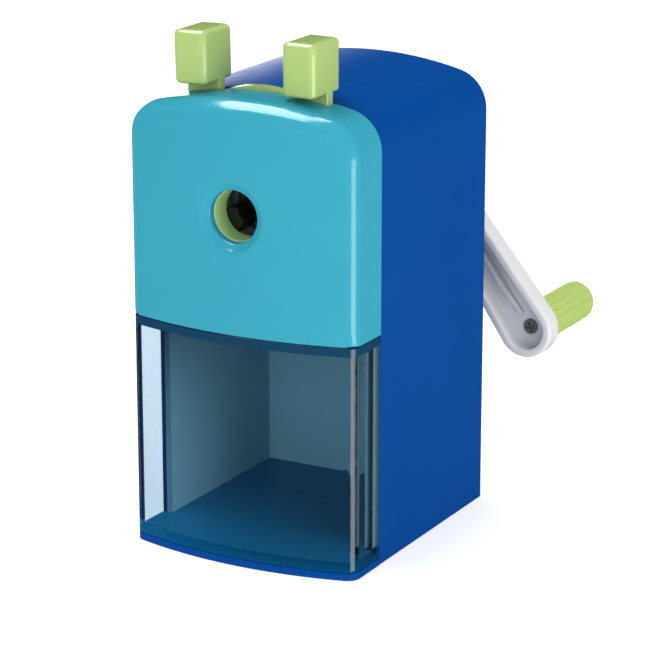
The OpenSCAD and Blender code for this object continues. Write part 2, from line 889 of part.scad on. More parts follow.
module crank_knob() color(knob_green) {
    end_r = 2.6;
    flutes = 14;
    knob_back = knob_front + knob_len;
    difference() {
        turned(crank_x, crank_z) difference() {
            union() {
                translate([0, knob_front]) square([knob_r, knob_len - end_r]);
                translate([0, knob_front]) square([knob_r - end_r, knob_len]);
                translate([knob_r - end_r, knob_back - end_r]) circle(end_r);
            }
            translate([-1, knob_front - 1]) square([sleeve_r + run_gap + 1, bead_y - knob_front + 1.2]);
            translate([-1, bead_y - 0.4]) square([bead_r + 1.25, 3.2]);
        }
        for (k = [0 : flutes - 1]) {
            a = 360 * k / flutes;
            r = knob_r + 0.35;
            bar_y(crank_x + r * cos(a), crank_z + r * sin(a), knob_front - 1, knob_back - end_r, 0.65);
        }
    }
}

// ---- drawer ----

module shavings_drawer() color(smoke_blue) {
    inner = drawer_half - drawer_wall;
    floor_z = drawer_foot + drawer_wall;
    step_in = drawer_step - drawer_wall;
    difference() {
        union() {
            translate([0, 0, drawer_foot]) linear_extrude(drawer_top - drawer_foot) intersection() {
                bow_outline();
                translate([-half_w, -bow_depth - 1]) square([body_w, bow_depth + 1 + drawer_step]);
            }
            translate([-drawer_half, drawer_step - 1, drawer_foot]) {
                cube([2 * drawer_half, drawer_d - drawer_step + 1, drawer_back_h - drawer_foot]);
            }
        }
        translate([0, 0, floor_z]) linear_extrude(case_h) intersection() {
            bow_outline(drawer_wall);
            translate([-half_w, -bow_depth - 1]) square([body_w, bow_depth + 1 + step_in]);
        }
        translate([-inner, step_in - 4, floor_z]) {
            cube([2 * inner, drawer_d - drawer_wall - step_in + 4, case_h]);
        }
    }
}

body_shell();
base_plate();
base_screws();
rubber_feet();
front_bulkhead();
bulkhead_screws();
guide_bush_left();
guide_bush_right();
cutter_tube();
tube_screws();
ring_gear();
rear_bushing();
feed_spring_left();
feed_spring_right();
front_cover();
carriage_plate();
cover_screws();
clamp_body();
clamp_screws();
guide_rod_left();
guide_rod_right();
rod_clips();
lever_left();
lever_right();
lever_spring();
jaw_top();
jaw_left();
jaw_right();
cutter_carrier();
cutter_axle();
helical_cutter();
cutter_pinion();
crank_arm();
hub_washer();
hub_screw();
knob_sleeve();
knob_screw();
crank_knob();
shavings_drawer();
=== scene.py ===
"""Crank pencil sharpener: the looks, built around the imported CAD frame.

X runs right, Y back and Z up. Shapes are drawn in millimetres, and the mesh
helpers turn them into metres. Places come from the frame's own nodes.
"""
import math

import bmesh
import bpy
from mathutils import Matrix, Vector


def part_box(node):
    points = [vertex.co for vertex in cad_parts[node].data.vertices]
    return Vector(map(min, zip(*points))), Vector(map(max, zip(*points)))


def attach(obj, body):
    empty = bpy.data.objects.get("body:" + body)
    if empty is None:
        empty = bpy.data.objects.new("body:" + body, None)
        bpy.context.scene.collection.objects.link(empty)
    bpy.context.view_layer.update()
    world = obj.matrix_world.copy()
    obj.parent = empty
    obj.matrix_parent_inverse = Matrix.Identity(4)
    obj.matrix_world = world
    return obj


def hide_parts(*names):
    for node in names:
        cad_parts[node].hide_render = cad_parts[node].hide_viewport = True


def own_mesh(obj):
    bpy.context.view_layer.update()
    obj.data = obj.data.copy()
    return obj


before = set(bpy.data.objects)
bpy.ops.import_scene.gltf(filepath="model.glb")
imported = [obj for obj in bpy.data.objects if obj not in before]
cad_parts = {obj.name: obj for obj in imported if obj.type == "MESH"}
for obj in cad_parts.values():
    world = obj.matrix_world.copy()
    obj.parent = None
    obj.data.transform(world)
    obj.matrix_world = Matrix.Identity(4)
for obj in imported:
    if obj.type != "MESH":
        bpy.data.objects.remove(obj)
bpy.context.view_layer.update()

MM = 0.001


def box(node):
    """Lowest and highest corner of a CAD node in millimetres."""
    low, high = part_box(node)
    return low / MM, high / MM


# ---- driving dimensions in millimetres ----

# Boxes come from the frame. The plain numbers repeat the CAD design's, or follow from them.
CASE_HIGH = box("body_shell")[1]
COVER_LOW, COVER_HIGH = box("front_cover")
DRAWER_LOW, DRAWER_HIGH = box("shavings_drawer")
ARM_LOW, ARM_HIGH = box("crank_arm")
KNOB_LOW, KNOB_HIGH = box("crank_knob")
BUSHING_LOW, BUSHING_HIGH = box("rear_bushing")

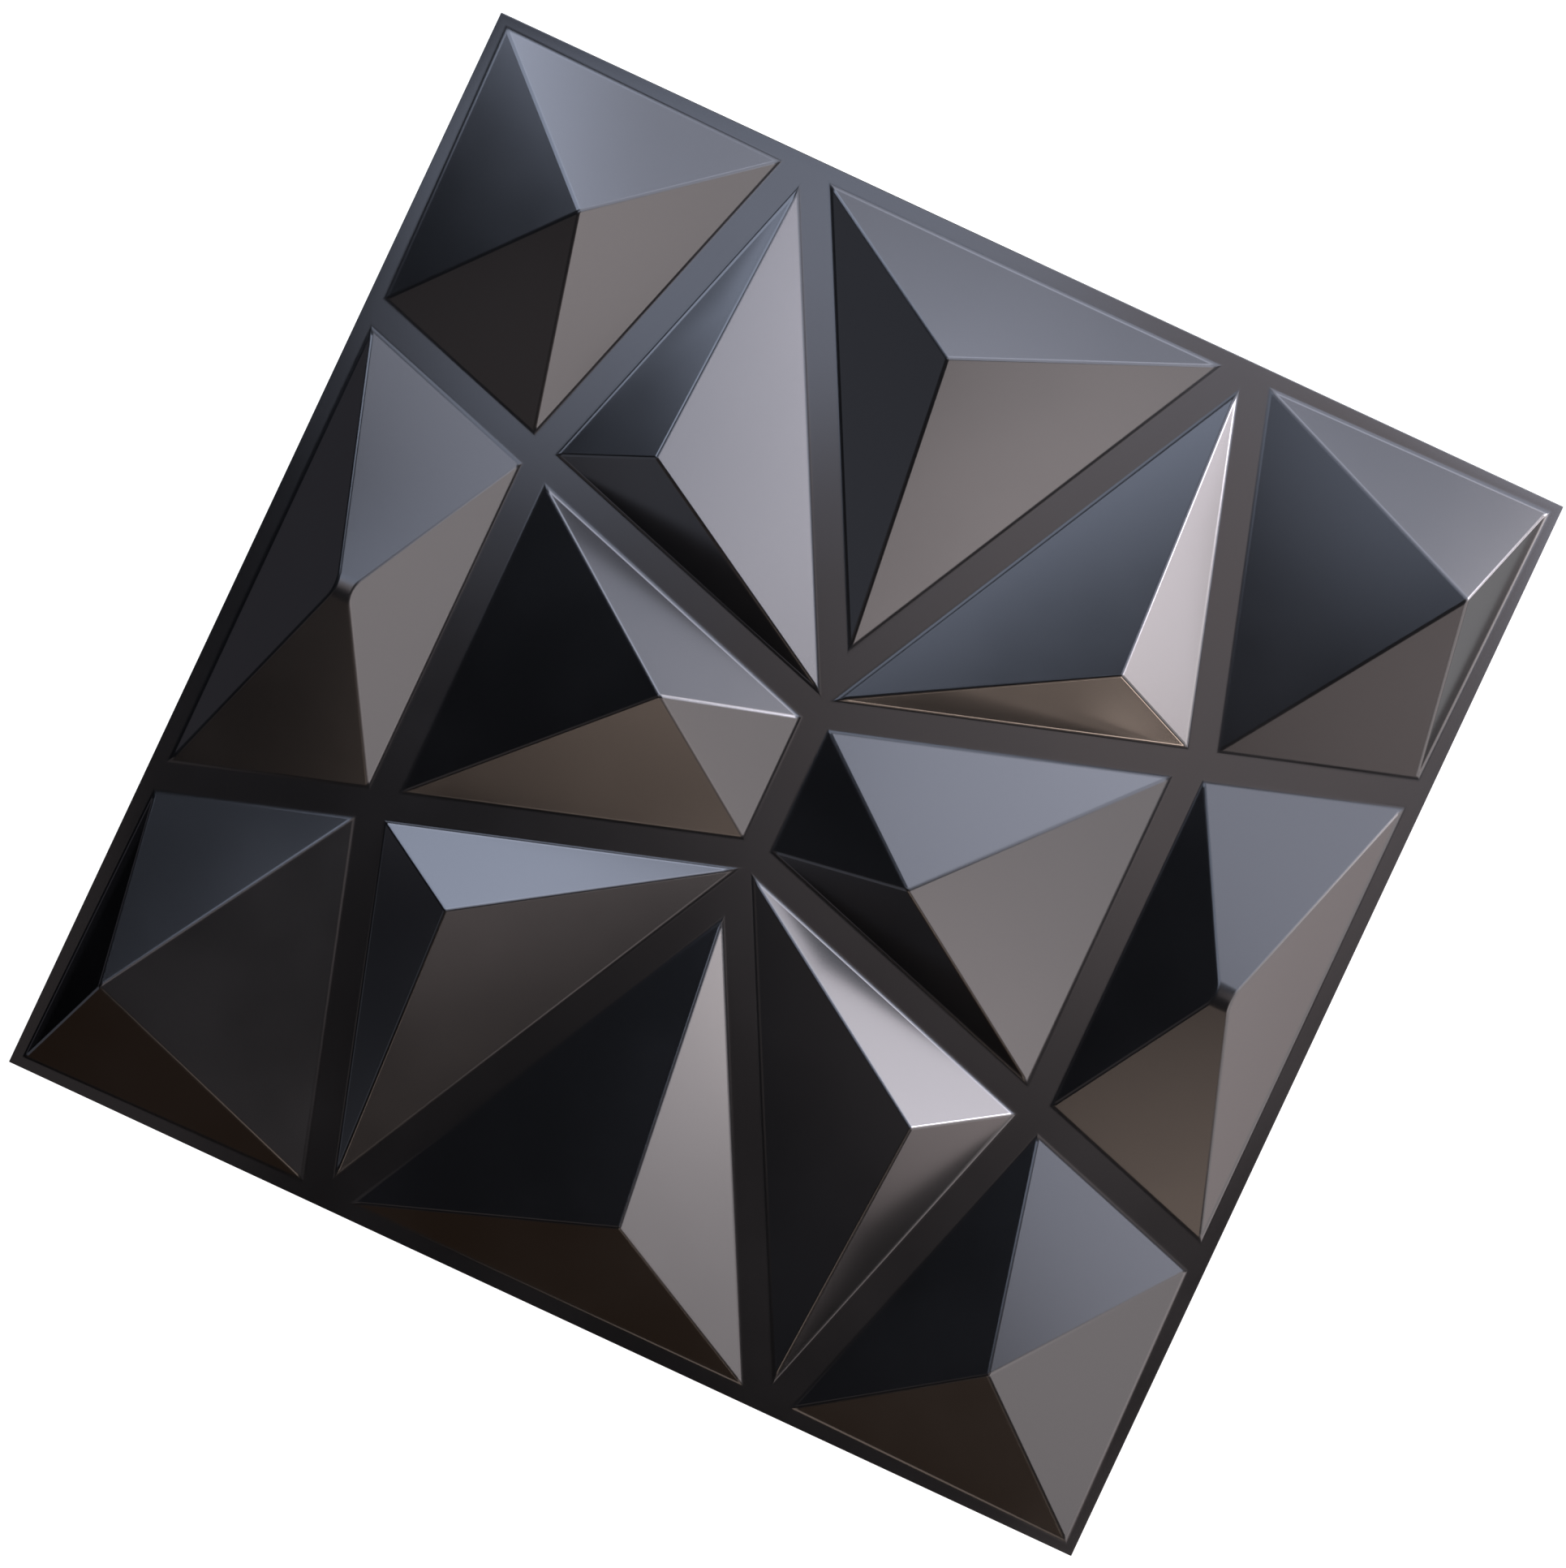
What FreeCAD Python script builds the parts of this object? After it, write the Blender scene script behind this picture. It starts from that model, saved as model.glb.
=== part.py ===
# Square wall tile moulded from one thin plastic sheet, lying face up.
# Flat ribs, level with the border, part fourteen off-centre pyramids that stand out of the face.
# The sheet follows its mould at one thickness, so the back is hollow under each pyramid.
# X runs along the tile's top edge, Y up the tile, Z out of its face.
# The origin is the middle of the back, in the plane that lies against the wall.

import FreeCAD, Part
import os

Vector = FreeCAD.Vector

# Sizes, in millimetres
tile_side = 300.0
sheet_thickness = 1.0
relief = 15.0           # depth of the hollow under each peak
rib_width = 9.0         # flat between two hollows, on the back
corner_border = 3.5     # flat between the tile's edge and a hollow, at the tile's corners
edge_border = 4.8       # the same, where a rib runs into the border
foot_radius = 1.0       # on the face, where a facet turns out of the flat
crest_length = 2.8      # the side facets end in a short crest, not a point
crest_radius = 10.0     # inside of that crest
tolerance = 0.001
root_share = 0.04       # how far a core goes on below the flat, as a share of its height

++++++

Problem to work on |
Above are the records. Print exactly, and only, the lines from the line with "body_shell();" to the line with "for node in", both inclusive.

Answer in full |
body_shell();
base_plate();
base_screws();
rubber_feet();
front_bulkhead();
bulkhead_screws();
guide_bush_left();
guide_bush_right();
cutter_tube();
tube_screws();
ring_gear();
rear_bushing();
feed_spring_left();
feed_spring_right();
front_cover();
carriage_plate();
cover_screws();
clamp_body();
clamp_screws();
guide_rod_left();
guide_rod_right();
rod_clips();
lever_left();
lever_right();
lever_spring();
jaw_top();
jaw_left();
jaw_right();
cutter_carrier();
cutter_axle();
helical_cutter();
cutter_pinion();
crank_arm();
hub_washer();
hub_screw();
knob_sleeve();
knob_screw();
crank_knob();
shavings_drawer();
=== scene.py ===
"""Crank pencil sharpener: the looks, built around the imported CAD frame.

X runs right, Y back and Z up. Shapes are drawn in millimetres, and the mesh
helpers turn them into metres. Places come from the frame's own nodes.
"""
import math

import bmesh
import bpy
from mathutils import Matrix, Vector


def part_box(node):
    points = [vertex.co for vertex in cad_parts[node].data.vertices]
    return Vector(map(min, zip(*points))), Vector(map(max, zip(*points)))


def attach(obj, body):
    empty = bpy.data.objects.get("body:" + body)
    if empty is None:
        empty = bpy.data.objects.new("body:" + body, None)
        bpy.context.scene.collection.objects.link(empty)
    bpy.context.view_layer.update()
    world = obj.matrix_world.copy()
    obj.parent = empty
    obj.matrix_parent_inverse = Matrix.Identity(4)
    obj.matrix_world = world
    return obj


def hide_parts(*names):
    for node in names:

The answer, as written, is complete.